Since the False Claims Act was modernized in 1986, Congress has simply used that law as a model in enacting the other effective whistleblower laws that both incentivize the reporting of wrongdoing, and provide the best protection for those who risk their jobs and careers to serve the public interest.

Third, the central feature in all of these laws is a procedure to incentivize the reporting of high-quality tips that law enforcement can use to successfully prosecute violations. The trick that makes these laws work is to change the whistleblower-compensation model. Under traditional whistleblower laws employee compensation was tied to the amount of harm they suffered. The more severe the retaliation, the larger potential recovery. This model is backwards. Whistleblowers should not have to suffer to be rewarded. In fact, the public retaliation they often face has a chilling effect on reporting, even if an employee ultimately prevails in a case.

Starting with the False Claims Act, Congress switched the compensation model. Instead of paying workers for their suffering, compensation was based on the quality of information provided to the government. The law promotes reporting of information of actual crimes, and evidence that could be admitted in court to hold wrongdoers accountable. The better the evidence, the greater the reward. Thus, the interests of the whistleblower and those of law enforcement were harmonized. Additionally, the program is self-funding, and the taxpayers always win. Specifically, whistleblower rewards are paid directly from the fines and penalties obtained from the wrongdoer. They are never paid by the taxpayer. Because the amount of a reward is based on a percentage of collected proceeds obtained from the wrongdoer (generally between 10-30 percent), the taxpayers are always the biggest winners in a successful whistleblower case. The government obtains money, the criminals are held accountable, and the whistleblower is rewarded. It is a win-win-win for the public interest.

Next, the law must have strong protections for confidentiality and for permitting anonymous reporting. This has worked remarkably well in the whistleblower laws incorporated into the Dodd-Frank Act. Simply stated, the best protection against retaliation is for the bosses not to know who the whistleblower is. Employers cannot retaliate against whistleblowers if they do not know there even is a whistleblower, let alone his or her identity. The strict confidentiality requirements now incorporated into the securities and commodities exchange acts achieve this purpose. They need to be incorporated into a public health whistleblower law.

Finally, as a safety net, the law needs to include a standard anti-retaliation provision. There must be adequate protections if an employer learns who the whistleblower and takes revenge. All of the modern whistleblower laws have included employment protections, although these are far less effective in incentivizing whistleblowers than the reward provisions.

Unfortunately, old-fashioned anti-retaliation laws are focused on employment controversies. In these cases the conduct of the whistleblower becomes the issue (i.e. did the whistleblower commit workplace infractions that justified the adverse action), not the misconduct of the employer. These cases almost always pit a lone whistleblower against the resources of large corporate law firms. Most whistleblowers are completely out-gunned and lose their cases. Reward laws keep the focus on the misconduct of the wrongdoers – the issue is whether the law was violated, or the public health compromised, not whether or not the whistleblower came to work late.

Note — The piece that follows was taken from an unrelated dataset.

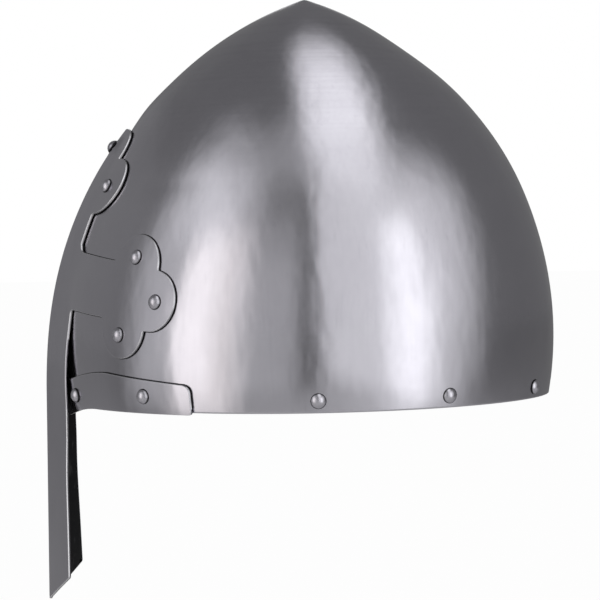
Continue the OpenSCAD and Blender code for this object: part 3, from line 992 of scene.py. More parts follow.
@dataclass(frozen=True)
class Leather:
    """Vegetable-tanned leather: pebbled grain, fine creases and darker handled patches.

    Attributes:
        name: The material's name.
        light: Colour of clean leather, linear.
        dark: Colour of the handled patches.
        roughness: The usual roughness.
        pebbles: Cells of the grain a metre.
        creases: Cells of the fine creases.
        patches: Cells of the handled patches.
        depth: Depth of the grain in metres.
    """

    name: str
    light: Triple = (0.30, 0.155, 0.07)
    dark: Triple = (0.13, 0.062, 0.028)
    roughness: float = 0.55
    pebbles: float = 620.0
    creases: float = 160.0
    patches: float = 22.0
    depth: float = 0.00035

    def make(self) -> bpy.types.Material:
        """Mixes the grain, the creases and the patches.

        Returns:
            The material.
        """
        p = Painter(self.name)
        shape = {"feature": "SMOOTH_F1"}
        pebble = p.out(p.node("TexVoronoi", shape, Vector=p.place(), Scale=self.pebbles, Smoothness=0.7))
        creases = p.noise(self.creases, 5.0, 0.65)
        patch = p.noise(self.patches, 4.0, 0.6).step(0.35, 0.68)
        tone = (patch * 0.65 + creases * 0.5 - pebble * 0.25 + 0.02).clip()
        rough = creases * 0.2 + patch * -0.1 + (self.roughness - 0.05)
        normal = p.bump(pebble * -0.6 + creases * 0.8, self.depth, 0.8)
        colour = p.blend(self.dark, self.light, tone)
        return p.finish(Base_Color=colour, Roughness=rough.clip(), Normal=normal)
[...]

Congress is in the process of spending trillions of dollars in fighting the hardships caused by the coronavirus pandemic. They need to take some time and enact a law to promote the reporting of threats to the public health and patient safety. The basic structure of any such law is well established and proven to be successful. This is needed both in today’s battle against COVID-19, and tomorrows future health crises.

Stephen M. Kohn is a founding partner in the whistleblower law firm of Kohn, Kohn and Colapinto and the Chairman of the Board of Directors of the National Whistleblower Center.